Hästarnas land : Aristokratisk hästhållning och ridkonst i Svealands yngre järnålder

Detta är en avhandling från Uppsala : Acta Universitatis Upsaliensis

Sammanfattning: The aim of the dissertation is to discuss aristocratic horse-keeping and riding in Late Iron Age central Svealand (e. 550-1060 AD). Horse keeping is studied against the background of historical sources. Horses have been kept out of doors all year round in many areas, with or without human supervision. This was probably also the case during the Iron Age. The system makes possible to keep a herd of horses as an extra resource. The number and quality of these horses could have contributed to their owners' power, wealth and status. Horse-related artefacts from four sites, the boat-grave cemeteries Valsgärde, Vendel, and Tuna in Alsike parish, and the chamber graves from Birka are analysed from a functional viewpoint, focusing on the bits. These are all shown to be snaffle bits. The iconography of Gotlandic picture-stones, runestones from Uppland and picture foils on helmets from Vendel, Valsgärde and Sutton Hoo show proud, well-trained horses on slack reins. This is likely to reflect the ideal of how horses should perform. The sagas are used to discuss the 'ideal' horse of the era.
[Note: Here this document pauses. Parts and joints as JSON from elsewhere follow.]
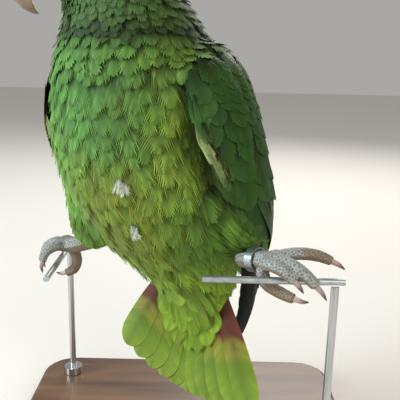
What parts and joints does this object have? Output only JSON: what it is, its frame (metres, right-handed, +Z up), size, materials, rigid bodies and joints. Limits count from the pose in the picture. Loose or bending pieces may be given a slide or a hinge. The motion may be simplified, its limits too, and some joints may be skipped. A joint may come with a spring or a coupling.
{
  "type": "amazon parrot",
  "caption": "Life-size green amazon parrot clinging to two cut lengths of wire, with fanned tail and banded leg, on a flat display stand with rods.",
  "frame": {"origin": "centre of the display base's underside", "axes": "+Z up; the bird's breast faces -Y and a little towards -X; the front perch wire runs along X and the side one along Y"},
  "size_m": [0.214, 0.168, 0.3271],
  "materials": {
    "body_plumage": "small overlapping contour feathers, mid green, yellower on the belly and undertail, yellow and blue on the face",
    "wing_plumage": "long folded feathers, dark green with blackish flight feathers",
    "tail_plumage": "broad flat feathers, red at the base and yellow-green at the tip",
    "bill": "horn, satin",
    "claw": "horn with darker tips, satin",
    "leg_skin": "grey skin of small rounded scales with pale edges",
    "eye": "orange iris under a clear wet surface",
    "ring": "plain flat band, slightly worn",
    "wire": "zinc-plated, dull",
    "rod": "satin",
    "wood": "dark walnut, oiled"
  },
  "bodies": {
    "root": {"beak_lower": "bill", "beak_upper": "bill", "claw_left_hind": "claw", "claw_left_inner": "claw", "claw_left_middle": "claw", "claw_left_outer": "claw", "claw_right_hind": "claw", "claw_right_inner": "claw", "claw_right_middle": "claw", "claw_right_outer": "claw", "eye_left": "eye", "eye_right": "eye", "foot_left": "leg_skin", "foot_right": "leg_skin", "head": "body_plumage", "leg_ring": "ring", "neck": "body_plumage", "perch_wire_front": "wire", "perch_wire_side": "wire", "stand_base": "wood", "stand_rod_front": "rod", "stand_rod_side": "rod", "tail": "tail_plumage", "thigh_left": "body_plumage", "thigh_right": "body_plumage", "trunk": "body_plumage", "vent": "body_plumage", "wing_left": "wing_plumage", "wing_right": "wing_plumage"}
  },
  "joints": []
}
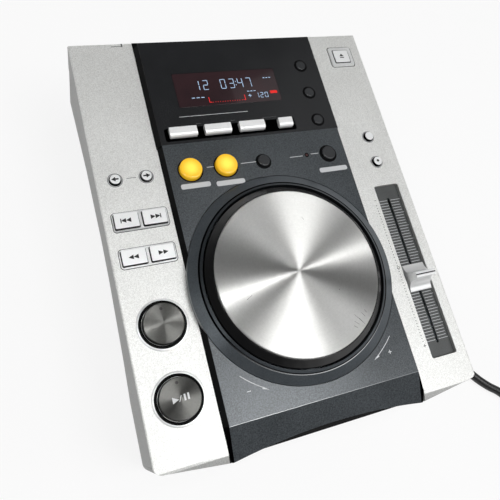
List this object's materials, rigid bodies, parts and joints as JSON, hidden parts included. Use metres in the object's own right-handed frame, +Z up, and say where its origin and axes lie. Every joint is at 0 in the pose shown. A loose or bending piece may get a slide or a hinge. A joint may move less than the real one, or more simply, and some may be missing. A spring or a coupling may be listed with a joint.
{
  "type": "disc player",
  "caption": "Tabletop slot-loading disc player with a large touch wheel, a tempo slider, transport buttons, a display panel and a mains lead.",
  "frame": {"origin": "middle of the player's bounding box on the table, under the feet; the mains lead isn't counted", "axes": "+X to the right of the person who plays, +Y from the front to the rear panel, +Z up"},
  "size_m": [0.4164, 0.4692, 0.1094],
  "materials": {
    "silver_paint": "satin metallic paint",
    "console_paint": "metallic charcoal paint",
    "panel_gloss": "gloss",
    "display_lens": "gloss, smoked red",
    "board_green": "matt",
    "collar_plastic": "satin",
    "black_plastic": "matt",
    "felt": "matt",
    "tray_steel": "matt",
    "foot_rubber": "matt",
    "screw_steel": "satin",
    "ring_silver": "metallic",
    "slider_plate": "matt",
    "plated_steel": "satin",
    "bronze": "satin",
    "iron_core": "varnished",
    "gilt": "plated",
    "lead_black": "satin",
    "wheel_black": "gloss",
    "spun_aluminium": "spun",
    "pad_metal": "spun, dark",
    "key_silver": "satin",
    "amber_lens": "lit",
    "button_black": "satin"
  },
  "bodies": {
    "player": {"top_cover": "silver_paint", "centre_deck": "console_paint", "display_panel": "panel_gloss", "display_window": "display_lens", "display_module": "board_green", "jog_collar": "collar_plastic", "slot_fascia": "black_plastic", "slot_lips": "felt", "base_chassis": "tray_steel", "rear_panel": "tray_steel", "feet": "foot_rubber", "base_screws": "screw_steel", "button_bezels": "ring_silver", "fader_plate": "slider_plate", "fader_body": "plated_steel", "control_board": "board_green", "jog_bearing": "bronze", "main_board": "board_green", "power_transformer": "iron_core", "rear_jacks": "gilt", "power_switch": "black_plastic", "strain_relief": "lead_black", "power_cord": "lead_black", "cord_coil": "lead_black", "cord_tie": "black_plastic", "power_plug": "lead_black", "loader_frame": "plated_steel", "guide_rods": "plated_steel", "spindle_motor": "plated_steel"},
    "jog_wheel": {"jog_rim": "wheel_black", "jog_plate": "spun_aluminium", "jog_spindle": "plated_steel"},
    "cue_button_body": {"cue_button": "pad_metal"},
    "play_button_body": {"play_button": "pad_metal"},
    "track_back_key_body": {"track_back_key": "key_silver"},
    "track_next_key_body": {"track_next_key": "key_silver"},
    "search_back_key_body": {"search_back_key": "key_silver"},
    "search_next_key_body": {"search_next_key": "key_silver"},
    "folder_back_button_body": {"folder_back_button": "key_silver"},
    "folder_next_button_body": {"folder_next_button": "key_silver"},
    "eject_button_body": {"eject_button": "key_silver"},
    "range_button_body": {"range_button": "key_silver"},
    "tempo_lock_button_body": {"tempo_lock_button": "key_silver"},
    "effect_key_1_body": {"effect_key_1": "key_silver"},
    "effect_key_2_body": {"effect_key_2": "key_silver"},
    "effect_key_3_body": {"effect_key_3": "key_silver"},
    "hold_key_body": {"hold_key": "key_silver"},
    "mode_button_1_body": {"mode_button_1": "button_black"},
    "mode_button_2_body": {"mode_button_2": "button_black"},
    "mode_button_3_body": {"mode_button_3": "button_black"},
    "loop_in_button_body": {"loop_in_button": "amber_lens"},
    "loop_out_button_body": {"loop_out_button": "amber_lens"},
    "reloop_button_body": {"reloop_button": "button_black"},
    "beat_loop_button_body": {"beat_loop_button": "button_black"},
    "tempo_slider": {"tempo_knob": "key_silver"},
    "power_button_body": {"power_button": "black_plastic"},
    "roller": {"feed_roller": "foot_rubber"},
    "disc_table": {"turntable": "black_plastic"},
    "disc_clamp": {"clamper": "key_silver"},
    "pickup": {"pickup_sled": "black_plastic"}
  },
  "joints": [
    {"name": "jog_turn", "type": "hinge", "parent": "player", "child": "jog_wheel", "pos_m": [0, -0.05092, 0.09317], "axis": [0, -0.0436, 0.999], "continuous": true},
    {"name": "cue_press", "type": "slide", "parent": "player", "child": "cue_button_body", "axis": [0, 0.0436, -0.999], "range_m": [0, 0.0012], "stiffness_N_per_m": 500, "springref_m": -0.0012},
    {"name": "play_press", "type": "slide", "parent": "player", "child": "play_button_body", "axis": [0, 0.0436, -0.999], "range_m": [0, 0.0012], "stiffness_N_per_m": 500, "springref_m": -0.0012},
    {"name": "track_back_press", "type": "slide", "parent": "player", "child": "track_back_key_body", "axis": [0, 0.0436, -0.999], "range_m": [0, 0.0008], "stiffness_N_per_m": 600, "springref_m": -0.001},
    {"name": "track_next_press", "type": "slide", "parent": "player", "child": "track_next_key_body", "axis": [0, 0.0436, -0.999], "range_m": [0, 0.0008], "stiffness_N_per_m": 600, "springref_m": -0.001},
    {"name": "search_back_press", "type": "slide", "parent": "player", "child": "search_back_key_body", "axis": [0, 0.0436, -0.999], "range_m": [0, 0.0008], "stiffness_N_per_m": 600, "springref_m": -0.001},
    {"name": "search_next_press", "type": "slide", "parent": "player", "child": "search_next_key_body", "axis": [0, 0.0436, -0.999], "range_m": [0, 0.0008], "stiffness_N_per_m": 600, "springref_m": -0.001},
    {"name": "folder_back_press", "type": "slide", "parent": "player", "child": "folder_back_button_body", "axis": [0, 0.0436, -0.999], "range_m": [0, 0.0008], "stiffness_N_per_m": 600, "springref_m": -0.001},
    {"name": "folder_next_press", "type": "slide", "parent": "player", "child": "folder_next_button_body", "axis": [0, 0.0436, -0.999], "range_m": [0, 0.0008], "stiffness_N_per_m": 600, "springref_m": -0.001},
    {"name": "eject_press", "type": "slide", "parent": "player", "child": "eject_button_body", "axis": [0, 0.0436, -0.999], "range_m": [0, 0.0008], "stiffness_N_per_m": 600, "springref_m": -0.001},
    {"name": "range_press", "type": "slide", "parent": "player", "child": "range_button_body", "axis": [0, 0.0436, -0.999], "range_m": [0, 0.0008], "stiffness_N_per_m": 600, "springref_m": -0.001},
    {"name": "tempo_lock_press", "type": "slide", "parent": "player", "child": "tempo_lock_button_body", "axis": [0, 0.0436, -0.999], "range_m": [0, 0.0008], "stiffness_N_per_m": 600, "springref_m": -0.001},
    {"name": "effect_1_press", "type": "slide", "parent": "player", "child": "effect_key_1_body", "axis": [0, 0.0436, -0.999], "range_m": [0, 0.0008], "stiffness_N_per_m": 600, "springref_m": -0.001},
    {"name": "effect_2_press", "type": "slide", "parent": "player", "child": "effect_key_2_body", "axis": [0, 0.0436, -0.999], "range_m": [0, 0.0008], "stiffness_N_per_m": 600, "springref_m": -0.001},
    {"name": "effect_3_press", "type": "slide", "parent": "player", "child": "effect_key_3_body", "axis": [0, 0.0436, -0.999], "range_m": [0, 0.0008], "stiffness_N_per_m": 600, "springref_m": -0.001},
    {"name": "hold_press", "type": "slide", "parent": "player", "child": "hold_key_body", "axis": [0, 0.0436, -0.999], "range_m": [0, 0.0008], "stiffness_N_per_m": 600, "springref_m": -0.001},
    {"name": "mode_1_press", "type": "slide", "parent": "player", "child": "mode_button_1_body", "axis": [0, 0.0436, -0.999], "range_m": [0, 0.0008], "stiffness_N_per_m": 600, "springref_m": -0.001},
    {"name": "mode_2_press", "type": "slide", "parent": "player", "child": "mode_button_2_body", "axis": [0, 0.0436, -0.999], "range_m": [0, 0.0008], "stiffness_N_per_m": 600, "springref_m": -0.001},
    {"name": "mode_3_press", "type": "slide", "parent": "player", "child": "mode_button_3_body", "axis": [0, 0.0436, -0.999], "range_m": [0, 0.0008], "stiffness_N_per_m": 600, "springref_m": -0.001},
    {"name": "loop_in_press", "type": "slide", "parent": "player", "child": "loop_in_button_body", "axis": [0, 0.0436, -0.999], "range_m": [0, 0.0008], "stiffness_N_per_m": 600, "springref_m": -0.001},
    {"name": "loop_out_press", "type": "slide", "parent": "player", "child": "loop_out_button_body", "axis": [0, 0.0436, -0.999], "range_m": [0, 0.0008], "stiffness_N_per_m": 600, "springref_m": -0.001},
    {"name": "reloop_press", "type": "slide", "parent": "player", "child": "reloop_button_body", "axis": [0, 0.0436, -0.999], "range_m": [0, 0.0008], "stiffness_N_per_m": 600, "springref_m": -0.001},
    {"name": "beat_loop_press", "type": "slide", "parent": "player", "child": "beat_loop_button_body", "axis": [0, 0.0436, -0.999], "range_m": [0, 0.0008], "stiffness_N_per_m": 600, "springref_m": -0.001},
    {"name": "tempo_slide", "type": "slide", "parent": "player", "child": "tempo_slider", "axis": [0, 0.999, 0.0436], "range_m": [-0.0426, 0.0574]},
    {"name": "power_press", "type": "slide", "parent": "player", "child": "power_button_body", "axis": [0, -1, 0], "range_m": [0, 0.003], "stiffness_N_per_m": 400, "springref_m": -0.002},
    {"name": "roller_turn", "type": "hinge", "parent": "player", "child": "roller", "pos_m": [0, -0.128, 0.0496], "axis": [1, 0, 0], "continuous": true},
    {"name": "turntable_turn", "type": "hinge", "parent": "player", "child": "disc_table", "pos_m": [0, -0.062, 0.0545], "axis": [0, 0, 1], "continuous": true},
    {"name": "clamper_turn", "type": "hinge", "parent": "player", "child": "disc_clamp", "pos_m": [0, -0.062, 0.0635], "axis": [0, 0, 1], "continuous": true},
    {"name": "pickup_slide", "type": "slide", "parent": "player", "child": "pickup", "axis": [0, 1, 0], "range_m": [-0.007, 0.026]}
  ]
}
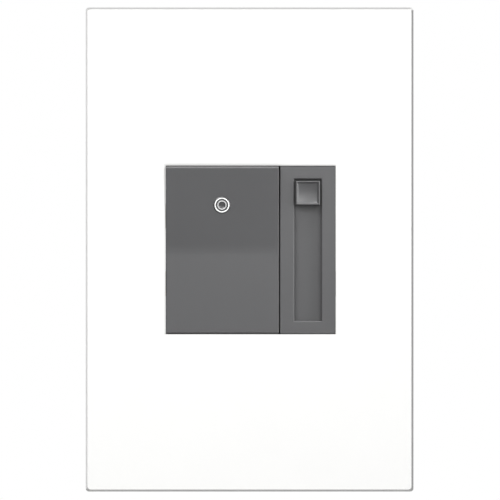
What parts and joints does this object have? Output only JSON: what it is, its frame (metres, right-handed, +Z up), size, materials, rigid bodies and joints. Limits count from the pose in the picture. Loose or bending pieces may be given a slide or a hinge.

Although the pedigree was of some importance, the quality of the horse was more dependent on abilities such as power and speed. Birds of prey and sighthounds occur in c. 30 graves in Sweden. These varieties of hunting are closely connected to the use of the horse, and to the aristocracy. The find assemblages of graves with birds of prey place 40 % of these graves on the highest social level. Mounted falconers are depicted on runestones and picture-stones. The military use of the horse is discussed in two case studies: a comparative analysis of the 10th century graves with horses/horse tack and weapons in Birka and the boat-grave cemeteries, and a study on the horses, tack and riding depicted on the Bayeux Tapestry. The grave study supports the theory that the southern part of Hemlanden was the cemetery of the hird. On the Bayeux tapestry horses and riders alike are shown to be well trained. The movements terre à terre and carriere, known from the written records of the baroque, was clearly used by these 11th Century riders.